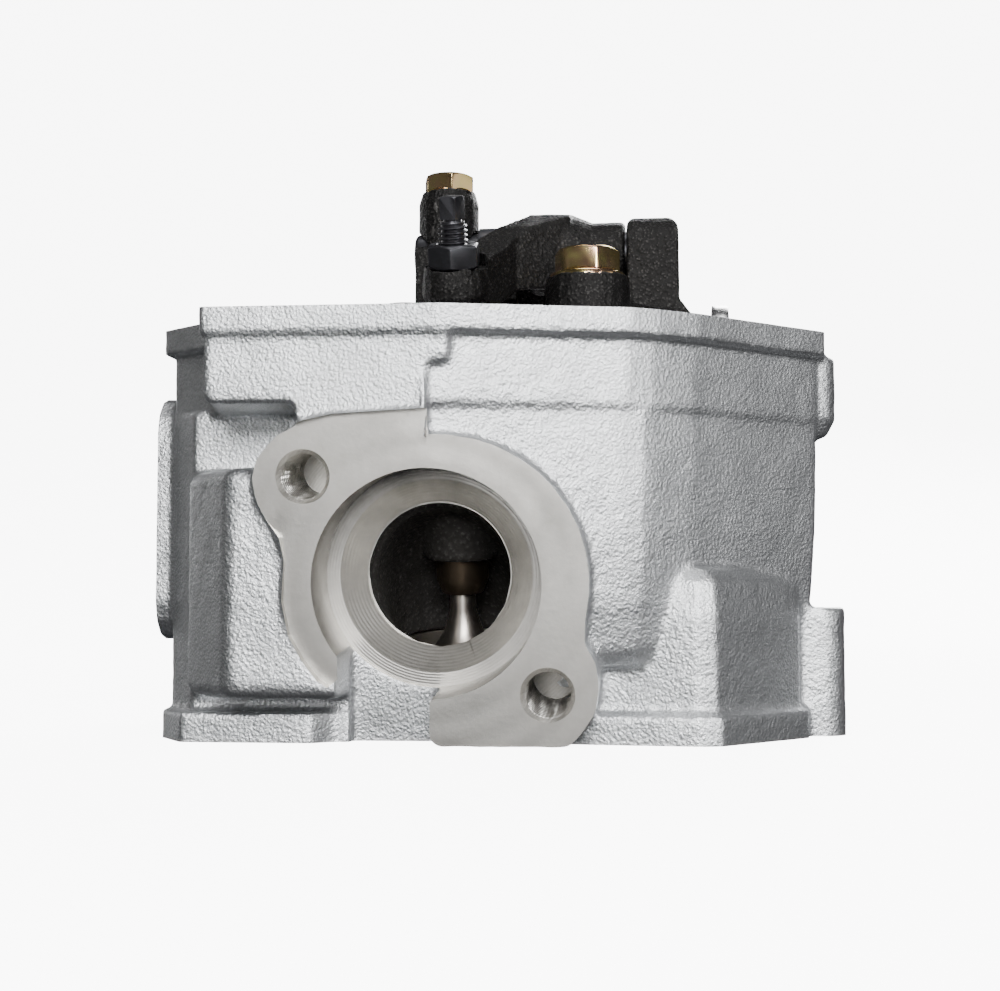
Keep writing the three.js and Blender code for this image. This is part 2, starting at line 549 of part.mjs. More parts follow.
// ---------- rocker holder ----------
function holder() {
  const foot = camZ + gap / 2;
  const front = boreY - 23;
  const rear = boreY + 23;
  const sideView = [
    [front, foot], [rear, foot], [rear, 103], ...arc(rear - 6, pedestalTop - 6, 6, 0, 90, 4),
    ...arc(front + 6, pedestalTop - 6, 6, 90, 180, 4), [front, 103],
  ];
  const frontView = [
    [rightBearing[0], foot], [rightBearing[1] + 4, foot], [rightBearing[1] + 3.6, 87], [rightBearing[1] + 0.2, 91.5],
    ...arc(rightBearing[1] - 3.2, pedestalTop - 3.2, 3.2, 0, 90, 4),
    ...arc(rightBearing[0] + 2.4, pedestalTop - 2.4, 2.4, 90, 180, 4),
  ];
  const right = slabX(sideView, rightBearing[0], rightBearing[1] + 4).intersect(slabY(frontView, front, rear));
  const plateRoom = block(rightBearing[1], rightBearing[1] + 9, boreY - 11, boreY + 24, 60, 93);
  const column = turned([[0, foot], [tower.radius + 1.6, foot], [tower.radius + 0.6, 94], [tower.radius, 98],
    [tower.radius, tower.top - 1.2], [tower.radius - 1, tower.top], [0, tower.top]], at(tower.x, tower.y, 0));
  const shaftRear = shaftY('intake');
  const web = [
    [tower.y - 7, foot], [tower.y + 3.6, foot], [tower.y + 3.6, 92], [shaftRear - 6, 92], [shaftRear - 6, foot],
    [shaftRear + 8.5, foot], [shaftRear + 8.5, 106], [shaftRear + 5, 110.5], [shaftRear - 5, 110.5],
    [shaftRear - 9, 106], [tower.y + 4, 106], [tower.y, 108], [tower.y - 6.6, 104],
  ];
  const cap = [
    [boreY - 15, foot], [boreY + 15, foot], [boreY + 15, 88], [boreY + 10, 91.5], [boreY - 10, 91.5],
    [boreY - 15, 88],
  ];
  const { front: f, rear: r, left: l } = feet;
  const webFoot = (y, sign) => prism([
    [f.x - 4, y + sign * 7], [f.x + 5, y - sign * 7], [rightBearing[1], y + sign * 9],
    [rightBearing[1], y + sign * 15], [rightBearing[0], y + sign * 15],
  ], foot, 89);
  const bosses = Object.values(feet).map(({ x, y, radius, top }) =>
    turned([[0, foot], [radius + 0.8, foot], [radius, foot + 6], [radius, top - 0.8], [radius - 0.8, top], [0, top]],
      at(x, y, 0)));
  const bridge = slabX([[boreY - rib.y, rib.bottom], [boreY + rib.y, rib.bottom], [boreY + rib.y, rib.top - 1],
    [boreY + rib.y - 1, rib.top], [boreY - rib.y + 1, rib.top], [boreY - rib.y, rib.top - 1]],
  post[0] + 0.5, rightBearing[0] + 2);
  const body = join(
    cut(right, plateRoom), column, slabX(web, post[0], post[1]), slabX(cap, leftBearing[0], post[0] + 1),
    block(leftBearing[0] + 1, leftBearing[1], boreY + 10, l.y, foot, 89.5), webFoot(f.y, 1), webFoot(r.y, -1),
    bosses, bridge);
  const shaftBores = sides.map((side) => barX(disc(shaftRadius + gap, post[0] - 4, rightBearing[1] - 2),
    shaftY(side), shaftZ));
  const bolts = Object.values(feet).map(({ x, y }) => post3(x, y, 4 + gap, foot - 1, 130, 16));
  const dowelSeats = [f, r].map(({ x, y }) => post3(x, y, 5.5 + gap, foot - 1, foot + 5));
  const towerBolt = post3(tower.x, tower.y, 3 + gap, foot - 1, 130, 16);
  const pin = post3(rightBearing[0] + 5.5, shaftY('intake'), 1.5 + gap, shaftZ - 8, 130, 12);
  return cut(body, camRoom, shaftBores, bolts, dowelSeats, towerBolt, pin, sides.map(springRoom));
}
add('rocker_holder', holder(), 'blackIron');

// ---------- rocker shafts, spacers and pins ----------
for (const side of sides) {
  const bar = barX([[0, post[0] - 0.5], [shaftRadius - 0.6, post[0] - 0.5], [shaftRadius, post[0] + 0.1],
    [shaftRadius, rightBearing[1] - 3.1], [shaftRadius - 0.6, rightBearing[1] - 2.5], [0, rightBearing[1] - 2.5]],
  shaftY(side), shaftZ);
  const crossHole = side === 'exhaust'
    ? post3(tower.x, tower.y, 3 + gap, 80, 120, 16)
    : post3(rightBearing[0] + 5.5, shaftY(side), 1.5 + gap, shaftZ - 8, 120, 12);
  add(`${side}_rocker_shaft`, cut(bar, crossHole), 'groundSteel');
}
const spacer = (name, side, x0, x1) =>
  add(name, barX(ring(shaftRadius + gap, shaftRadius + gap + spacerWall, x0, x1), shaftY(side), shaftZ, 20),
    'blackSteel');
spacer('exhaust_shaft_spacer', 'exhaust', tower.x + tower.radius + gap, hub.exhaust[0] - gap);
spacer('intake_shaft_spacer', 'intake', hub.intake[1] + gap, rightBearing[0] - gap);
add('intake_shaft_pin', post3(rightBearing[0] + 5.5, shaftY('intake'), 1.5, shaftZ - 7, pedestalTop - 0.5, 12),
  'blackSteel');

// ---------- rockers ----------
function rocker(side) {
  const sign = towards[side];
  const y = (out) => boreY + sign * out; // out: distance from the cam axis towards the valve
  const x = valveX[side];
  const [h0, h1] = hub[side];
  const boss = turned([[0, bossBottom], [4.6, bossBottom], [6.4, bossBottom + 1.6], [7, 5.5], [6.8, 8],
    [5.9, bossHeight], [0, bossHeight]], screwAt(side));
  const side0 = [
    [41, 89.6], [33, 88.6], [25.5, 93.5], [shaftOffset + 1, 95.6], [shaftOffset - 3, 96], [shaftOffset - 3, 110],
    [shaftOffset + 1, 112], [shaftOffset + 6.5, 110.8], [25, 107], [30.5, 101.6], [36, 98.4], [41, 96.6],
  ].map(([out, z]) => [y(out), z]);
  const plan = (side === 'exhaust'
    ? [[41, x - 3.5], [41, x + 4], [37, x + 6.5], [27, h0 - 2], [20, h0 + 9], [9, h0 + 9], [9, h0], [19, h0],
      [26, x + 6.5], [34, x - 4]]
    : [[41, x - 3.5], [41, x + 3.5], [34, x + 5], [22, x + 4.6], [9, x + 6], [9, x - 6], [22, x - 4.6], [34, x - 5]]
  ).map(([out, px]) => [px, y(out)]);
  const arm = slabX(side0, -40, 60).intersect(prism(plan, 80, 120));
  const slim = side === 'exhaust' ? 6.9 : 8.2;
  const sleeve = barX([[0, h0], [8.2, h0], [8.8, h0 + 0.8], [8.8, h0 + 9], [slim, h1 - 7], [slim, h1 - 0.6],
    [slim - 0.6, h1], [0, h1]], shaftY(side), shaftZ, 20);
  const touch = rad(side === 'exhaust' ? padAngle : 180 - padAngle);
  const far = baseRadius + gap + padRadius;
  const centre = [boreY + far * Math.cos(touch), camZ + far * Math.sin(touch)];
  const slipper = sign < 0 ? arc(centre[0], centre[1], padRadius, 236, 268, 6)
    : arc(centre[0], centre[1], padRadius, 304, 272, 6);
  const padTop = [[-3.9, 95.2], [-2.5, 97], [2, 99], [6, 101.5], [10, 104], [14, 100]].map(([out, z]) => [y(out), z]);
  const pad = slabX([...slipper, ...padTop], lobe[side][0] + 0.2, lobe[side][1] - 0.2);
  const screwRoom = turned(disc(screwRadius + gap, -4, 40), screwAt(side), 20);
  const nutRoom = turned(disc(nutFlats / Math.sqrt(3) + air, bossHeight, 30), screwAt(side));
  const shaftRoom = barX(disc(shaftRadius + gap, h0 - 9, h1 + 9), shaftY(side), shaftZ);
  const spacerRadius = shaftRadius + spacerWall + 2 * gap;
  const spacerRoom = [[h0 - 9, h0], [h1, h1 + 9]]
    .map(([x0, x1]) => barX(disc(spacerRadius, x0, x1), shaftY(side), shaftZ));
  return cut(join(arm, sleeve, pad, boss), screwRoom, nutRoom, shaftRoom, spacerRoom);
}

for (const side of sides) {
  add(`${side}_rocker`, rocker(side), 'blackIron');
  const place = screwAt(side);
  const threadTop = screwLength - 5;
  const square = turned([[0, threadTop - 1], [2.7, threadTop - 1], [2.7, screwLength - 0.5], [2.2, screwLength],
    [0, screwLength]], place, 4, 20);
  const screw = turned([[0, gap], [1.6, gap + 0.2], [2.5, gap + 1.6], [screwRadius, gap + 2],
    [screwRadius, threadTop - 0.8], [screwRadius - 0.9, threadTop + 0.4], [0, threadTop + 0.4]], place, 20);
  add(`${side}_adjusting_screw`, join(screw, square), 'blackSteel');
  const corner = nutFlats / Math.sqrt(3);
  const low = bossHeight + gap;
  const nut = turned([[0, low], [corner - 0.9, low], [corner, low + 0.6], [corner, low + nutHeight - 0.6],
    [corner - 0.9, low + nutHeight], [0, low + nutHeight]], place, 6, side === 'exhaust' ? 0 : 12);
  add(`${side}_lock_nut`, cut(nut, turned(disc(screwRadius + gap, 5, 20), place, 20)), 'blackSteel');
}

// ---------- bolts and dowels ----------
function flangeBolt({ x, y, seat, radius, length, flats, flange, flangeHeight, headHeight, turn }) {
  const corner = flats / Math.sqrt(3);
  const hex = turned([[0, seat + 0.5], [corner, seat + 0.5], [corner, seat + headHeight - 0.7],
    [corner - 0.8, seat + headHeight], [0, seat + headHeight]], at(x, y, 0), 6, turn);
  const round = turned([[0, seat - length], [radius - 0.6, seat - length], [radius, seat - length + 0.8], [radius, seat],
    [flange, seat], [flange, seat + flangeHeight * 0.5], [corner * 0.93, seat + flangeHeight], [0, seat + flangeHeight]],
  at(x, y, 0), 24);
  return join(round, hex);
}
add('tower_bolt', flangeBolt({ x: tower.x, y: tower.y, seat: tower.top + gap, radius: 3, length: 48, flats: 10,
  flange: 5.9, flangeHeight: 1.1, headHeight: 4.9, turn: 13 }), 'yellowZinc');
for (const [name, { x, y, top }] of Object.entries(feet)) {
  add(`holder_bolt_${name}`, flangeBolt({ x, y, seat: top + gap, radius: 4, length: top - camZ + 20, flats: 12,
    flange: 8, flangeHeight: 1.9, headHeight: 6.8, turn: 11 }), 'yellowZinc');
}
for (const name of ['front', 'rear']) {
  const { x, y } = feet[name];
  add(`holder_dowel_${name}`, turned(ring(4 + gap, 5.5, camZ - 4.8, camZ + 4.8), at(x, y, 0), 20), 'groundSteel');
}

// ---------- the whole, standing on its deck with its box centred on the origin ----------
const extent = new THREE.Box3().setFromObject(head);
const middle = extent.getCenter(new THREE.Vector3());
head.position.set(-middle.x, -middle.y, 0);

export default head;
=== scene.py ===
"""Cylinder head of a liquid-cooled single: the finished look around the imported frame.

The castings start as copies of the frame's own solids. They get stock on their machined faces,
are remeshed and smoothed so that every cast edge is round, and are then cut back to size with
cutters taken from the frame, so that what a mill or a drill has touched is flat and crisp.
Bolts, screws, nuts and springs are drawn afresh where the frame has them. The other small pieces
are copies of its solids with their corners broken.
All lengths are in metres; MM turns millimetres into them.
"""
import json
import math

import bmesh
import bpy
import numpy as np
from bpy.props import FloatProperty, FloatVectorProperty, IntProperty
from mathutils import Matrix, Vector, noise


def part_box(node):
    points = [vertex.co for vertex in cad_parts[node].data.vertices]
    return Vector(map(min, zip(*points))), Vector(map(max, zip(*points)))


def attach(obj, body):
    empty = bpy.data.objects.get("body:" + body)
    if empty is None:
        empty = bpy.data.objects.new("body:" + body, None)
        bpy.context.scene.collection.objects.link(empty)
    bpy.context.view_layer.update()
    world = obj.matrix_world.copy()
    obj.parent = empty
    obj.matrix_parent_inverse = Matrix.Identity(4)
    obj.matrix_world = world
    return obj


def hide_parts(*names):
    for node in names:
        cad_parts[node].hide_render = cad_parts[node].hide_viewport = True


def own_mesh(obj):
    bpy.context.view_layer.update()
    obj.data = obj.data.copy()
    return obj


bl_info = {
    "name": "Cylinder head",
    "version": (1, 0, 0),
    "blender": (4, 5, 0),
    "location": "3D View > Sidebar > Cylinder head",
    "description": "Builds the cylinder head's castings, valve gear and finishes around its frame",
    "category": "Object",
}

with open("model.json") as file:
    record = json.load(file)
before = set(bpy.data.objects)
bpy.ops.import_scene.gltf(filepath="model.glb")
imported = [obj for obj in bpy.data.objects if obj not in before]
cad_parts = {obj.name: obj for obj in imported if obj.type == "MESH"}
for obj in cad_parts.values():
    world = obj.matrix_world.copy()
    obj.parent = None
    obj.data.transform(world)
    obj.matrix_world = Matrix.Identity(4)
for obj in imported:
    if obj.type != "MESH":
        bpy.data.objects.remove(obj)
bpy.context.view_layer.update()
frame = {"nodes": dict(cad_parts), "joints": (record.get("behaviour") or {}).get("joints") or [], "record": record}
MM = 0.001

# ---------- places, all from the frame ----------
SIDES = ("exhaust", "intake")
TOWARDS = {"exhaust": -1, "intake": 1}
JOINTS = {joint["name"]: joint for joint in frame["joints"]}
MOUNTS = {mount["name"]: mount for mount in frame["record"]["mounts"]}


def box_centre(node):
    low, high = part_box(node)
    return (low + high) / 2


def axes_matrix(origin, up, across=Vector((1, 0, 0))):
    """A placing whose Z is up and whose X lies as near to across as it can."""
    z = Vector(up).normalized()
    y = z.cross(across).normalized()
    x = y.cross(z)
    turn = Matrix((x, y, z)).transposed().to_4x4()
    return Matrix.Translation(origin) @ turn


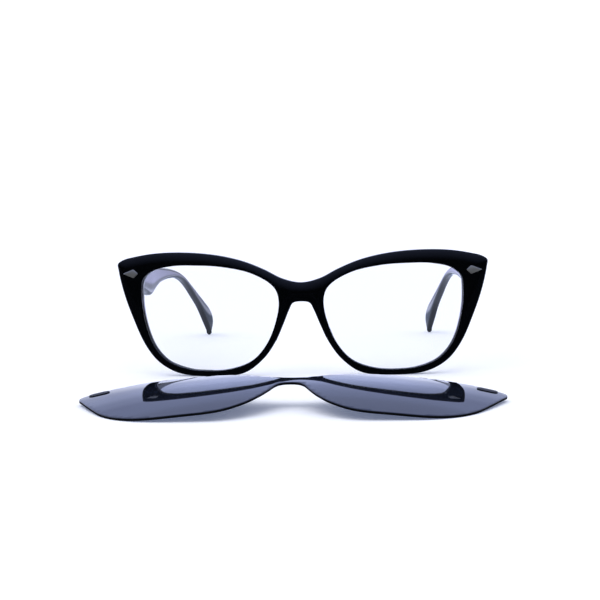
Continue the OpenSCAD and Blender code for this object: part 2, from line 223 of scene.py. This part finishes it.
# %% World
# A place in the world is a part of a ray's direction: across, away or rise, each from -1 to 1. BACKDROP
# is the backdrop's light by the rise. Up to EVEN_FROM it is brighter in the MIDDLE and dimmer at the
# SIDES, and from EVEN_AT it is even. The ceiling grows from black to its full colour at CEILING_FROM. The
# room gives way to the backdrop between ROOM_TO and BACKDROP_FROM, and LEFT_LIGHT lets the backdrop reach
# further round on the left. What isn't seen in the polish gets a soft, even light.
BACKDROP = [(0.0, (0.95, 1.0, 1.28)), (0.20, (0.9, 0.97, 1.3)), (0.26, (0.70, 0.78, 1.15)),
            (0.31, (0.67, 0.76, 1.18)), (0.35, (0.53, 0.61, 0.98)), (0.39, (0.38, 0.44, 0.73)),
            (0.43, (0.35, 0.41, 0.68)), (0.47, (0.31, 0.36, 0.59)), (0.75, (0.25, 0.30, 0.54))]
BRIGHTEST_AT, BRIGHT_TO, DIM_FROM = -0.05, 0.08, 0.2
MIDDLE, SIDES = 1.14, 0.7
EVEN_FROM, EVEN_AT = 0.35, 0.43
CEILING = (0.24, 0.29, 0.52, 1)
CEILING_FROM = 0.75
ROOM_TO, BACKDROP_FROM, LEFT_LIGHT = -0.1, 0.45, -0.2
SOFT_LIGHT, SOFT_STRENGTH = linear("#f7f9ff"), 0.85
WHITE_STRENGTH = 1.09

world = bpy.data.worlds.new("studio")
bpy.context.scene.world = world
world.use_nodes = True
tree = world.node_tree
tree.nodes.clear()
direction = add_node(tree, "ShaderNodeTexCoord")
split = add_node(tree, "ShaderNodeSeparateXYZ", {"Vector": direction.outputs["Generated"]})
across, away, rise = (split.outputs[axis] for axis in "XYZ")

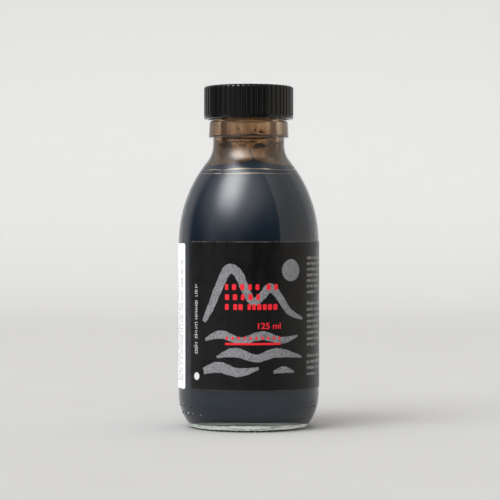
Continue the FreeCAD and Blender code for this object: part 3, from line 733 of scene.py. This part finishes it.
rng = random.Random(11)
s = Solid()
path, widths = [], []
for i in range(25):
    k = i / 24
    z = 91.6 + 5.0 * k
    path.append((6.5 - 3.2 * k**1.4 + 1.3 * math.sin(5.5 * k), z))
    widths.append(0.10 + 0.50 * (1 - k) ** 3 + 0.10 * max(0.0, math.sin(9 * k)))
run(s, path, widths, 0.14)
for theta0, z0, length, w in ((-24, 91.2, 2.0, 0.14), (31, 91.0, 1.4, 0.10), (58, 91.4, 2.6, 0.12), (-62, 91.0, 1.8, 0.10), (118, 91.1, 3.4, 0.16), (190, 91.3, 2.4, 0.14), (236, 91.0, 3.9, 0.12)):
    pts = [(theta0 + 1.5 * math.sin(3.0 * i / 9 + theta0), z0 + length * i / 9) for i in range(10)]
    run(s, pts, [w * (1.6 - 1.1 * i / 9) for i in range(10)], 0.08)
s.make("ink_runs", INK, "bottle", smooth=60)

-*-

● WRITTEN PROBLEM: The lines to be given again exactly are those from the one containing "the whole, standing" up to and including the one containing "the imported frame.".

● RESULT FOR THIS EXERCISE:
// ---------- the whole, standing on its deck with its box centred on the origin ----------
const extent = new THREE.Box3().setFromObject(head);
const middle = extent.getCenter(new THREE.Vector3());
head.position.set(-middle.x, -middle.y, 0);

export default head;
=== scene.py ===
"""Cylinder head of a liquid-cooled single: the finished look around the imported frame.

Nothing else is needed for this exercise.